Amendment 31 Proposal: The right to complete personal discretion in matters of life, death, and health shall not be abridged or constrained by the Federal Government or by the various states.

Amendment 32 Proposal: The right to healthcare is absolute and the Congress shall pass laws or statutes that respect this fact. Healthcare is not the exclusive or primary province of the for profit free market.

Amendment 33 Proposal: No Corporation or non-individual non-government entity shall be considered a “person” in regards to rights derived from this constitution and the bill of rights thereof. The rights of a citizen of the United States shall be considered to supersede any rights claimed by a corporation, union, political organization or any other non-individual non-government entity.

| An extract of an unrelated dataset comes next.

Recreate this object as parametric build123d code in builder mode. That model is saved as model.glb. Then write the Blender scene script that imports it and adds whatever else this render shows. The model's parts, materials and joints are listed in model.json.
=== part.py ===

Amendment 34 Proposal: The United States hereby declares that it will abide by every article of the Geneva Conventions Governing the conduct of War and the treatment of the victims and participants thereof in every military action it undertakes, and also hereby ratifies the treaty creating the International Criminal Court and subjects itself to its jurisdiction

Amendment 35 Proposal: The people do not have the right to bear arms. The bearing of arms shall be considered a privilege. Federal, State, and Local jurisdiction shall have the right and responsibility to prohibit, limit, or abridge this privilege as seems appropriate.

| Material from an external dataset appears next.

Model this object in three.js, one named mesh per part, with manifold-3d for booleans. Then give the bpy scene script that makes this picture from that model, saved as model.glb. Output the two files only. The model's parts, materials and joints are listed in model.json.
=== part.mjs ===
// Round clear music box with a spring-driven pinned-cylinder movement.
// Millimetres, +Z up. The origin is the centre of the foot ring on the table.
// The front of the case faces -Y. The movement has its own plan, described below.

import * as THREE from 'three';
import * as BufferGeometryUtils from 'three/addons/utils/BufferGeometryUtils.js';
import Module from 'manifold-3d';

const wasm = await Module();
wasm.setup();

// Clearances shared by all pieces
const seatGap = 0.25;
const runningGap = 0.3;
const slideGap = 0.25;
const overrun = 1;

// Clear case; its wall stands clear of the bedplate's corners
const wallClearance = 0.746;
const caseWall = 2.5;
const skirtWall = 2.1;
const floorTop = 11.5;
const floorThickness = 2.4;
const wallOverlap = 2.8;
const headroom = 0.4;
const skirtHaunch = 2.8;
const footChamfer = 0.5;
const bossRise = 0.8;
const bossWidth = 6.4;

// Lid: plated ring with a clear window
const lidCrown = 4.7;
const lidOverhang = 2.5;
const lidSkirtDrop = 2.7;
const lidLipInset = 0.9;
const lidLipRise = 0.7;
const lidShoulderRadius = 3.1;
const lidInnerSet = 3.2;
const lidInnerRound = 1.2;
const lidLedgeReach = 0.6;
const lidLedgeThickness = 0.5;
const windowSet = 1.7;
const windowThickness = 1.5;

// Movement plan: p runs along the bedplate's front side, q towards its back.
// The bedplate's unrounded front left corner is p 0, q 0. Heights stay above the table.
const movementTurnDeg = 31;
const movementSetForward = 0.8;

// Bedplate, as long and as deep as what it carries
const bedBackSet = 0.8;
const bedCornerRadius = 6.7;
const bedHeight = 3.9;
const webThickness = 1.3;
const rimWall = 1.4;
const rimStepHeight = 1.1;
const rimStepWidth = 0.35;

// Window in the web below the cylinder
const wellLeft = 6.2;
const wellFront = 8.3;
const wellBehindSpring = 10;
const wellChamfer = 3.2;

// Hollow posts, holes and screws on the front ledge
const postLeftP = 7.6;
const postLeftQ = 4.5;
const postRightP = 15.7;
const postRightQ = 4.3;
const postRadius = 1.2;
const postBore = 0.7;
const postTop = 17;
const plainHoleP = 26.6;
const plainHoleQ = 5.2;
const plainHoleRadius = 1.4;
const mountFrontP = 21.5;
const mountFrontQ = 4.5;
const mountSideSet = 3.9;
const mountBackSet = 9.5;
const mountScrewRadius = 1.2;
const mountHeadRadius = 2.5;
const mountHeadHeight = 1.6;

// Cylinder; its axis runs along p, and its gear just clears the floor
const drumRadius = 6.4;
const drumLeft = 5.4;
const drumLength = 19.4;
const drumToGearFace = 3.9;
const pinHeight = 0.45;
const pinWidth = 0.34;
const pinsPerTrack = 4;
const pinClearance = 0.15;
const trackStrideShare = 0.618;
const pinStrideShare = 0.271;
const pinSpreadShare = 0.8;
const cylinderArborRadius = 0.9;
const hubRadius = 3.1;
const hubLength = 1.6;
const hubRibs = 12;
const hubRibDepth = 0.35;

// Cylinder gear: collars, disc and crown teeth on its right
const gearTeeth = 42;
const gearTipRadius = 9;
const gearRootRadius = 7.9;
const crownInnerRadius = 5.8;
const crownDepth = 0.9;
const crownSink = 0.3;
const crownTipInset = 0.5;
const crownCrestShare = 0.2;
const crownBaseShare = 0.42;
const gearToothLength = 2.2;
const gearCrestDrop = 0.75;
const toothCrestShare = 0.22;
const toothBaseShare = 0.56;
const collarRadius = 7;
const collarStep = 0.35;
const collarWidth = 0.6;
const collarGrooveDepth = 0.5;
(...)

Amendment 36 Proposal: Every worker in the United States shall be guaranteed a living wage that shall be adjusted for inflation and economic growth and the prices of basic goods.

Amendment 37 Proposal: The citizens of Puerto Rico, The Federal District of Columbia, The US Virgin Islands, Guam, American Somoa  and all other United States territories shall enjoy all the rights afforded to citzens of the United States as outlined in the Constitution and  its Amendments

Amendment 38 Proposal: The death penalty and mandatory minimum sentences shall be abolished as examples of cruel and unusual punishment.